Erstmals sprachen die G20-Finanzminister daher über die Erstellung von Indikatoren (Global Liquidity Indicators), um diese Finanzströme besser überwachen zu können. "Wir stehen da erst am Anfang", sagte Schäuble, "aber die aktuelle Entwicklung zeigt ja, wie dringend das notwendig ist."
Offiziell kein Streit
Mehrfach betonte der deutsche Finanzminister, dass er keinen Streit sehe über die Geschwindigkeit des Reformtempos. "Wir waren uns alle einig, dass die Reduzierung der finanziellen Defizite notwendig ist und fortgesetzt werden muss."
IWF-Chefin Christine Lagarde hatte während der Frühjahrstagung gesagt, Spanien brauche mehr Zeit für seine Reformen, und in der Abschlusserklärung ist von einer Balance zwischen Konjunkturförderung und Reformkurs die Rede.
Natürlich müssten Reformen ausgewogen sein und dürften der Wirtschaft nicht die Luft nehmen, das stehe schon im europäischen Stabilitäts- und Wachstumspakt, so Schäuble. "Aber Balance und Ausgewogenheit heißt nicht, dass man es (die Reformen - d. Red.) nicht macht."

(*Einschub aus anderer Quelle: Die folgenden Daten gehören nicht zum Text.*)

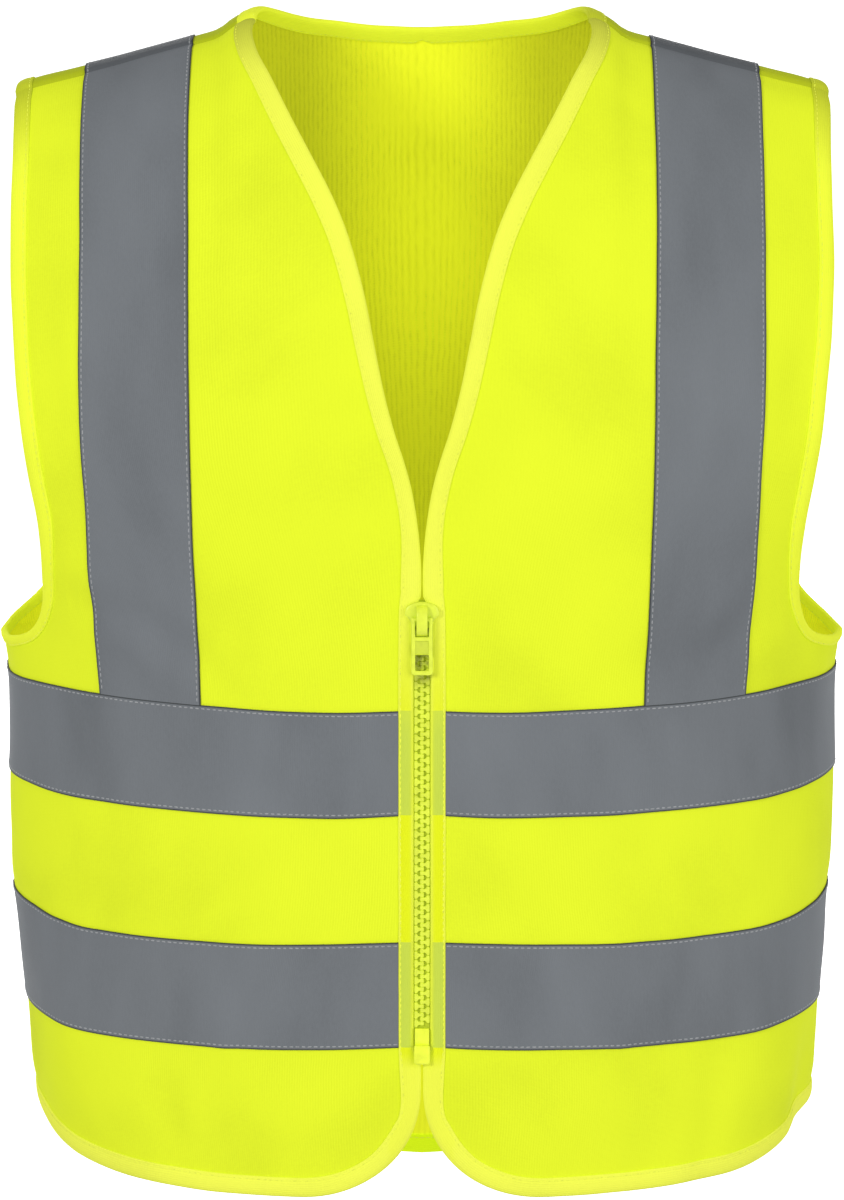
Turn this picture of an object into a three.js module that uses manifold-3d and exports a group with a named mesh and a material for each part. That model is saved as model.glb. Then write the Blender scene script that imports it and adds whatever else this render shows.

IWF-Reform ohne Fortschritt
Bei der Reform des IWF selbst gab es in Washington dagegen keine Fortschritte. Schon 2010 war eine Änderung der Kapitalbeteiligungen und der Stimmrechte der Mitgliedsländer beschlossen werden. Dadurch sollten Schwellenländer wie China, Indien und Brasilien im Währungsfonds mehr Einfluss erhalten. Allerdings verweigert der zerstrittene US-Kongress der Reform noch immer die Zustimmung.
Die nächste Überprüfung der Stimmrechte, die eigentlich bis Januar 2014 abgeschlossen sein sollte, werde sich ebenfalls verzögern, "weil sich die überrepräsentierten Europäer dem Wandel widersetzen", kritisierte der brasilianische Finanzminister Guido Mantega.
"Mit anderen Worten: Amerika ist nicht fähig und Europa nicht willig, beschlossene Reformen umzusetzen." Die größten Anteilseigner des Währungsfonds setzten so die Glaubwürdigkeit und die Legitimität des IWF aufs Spiel, so Mantega.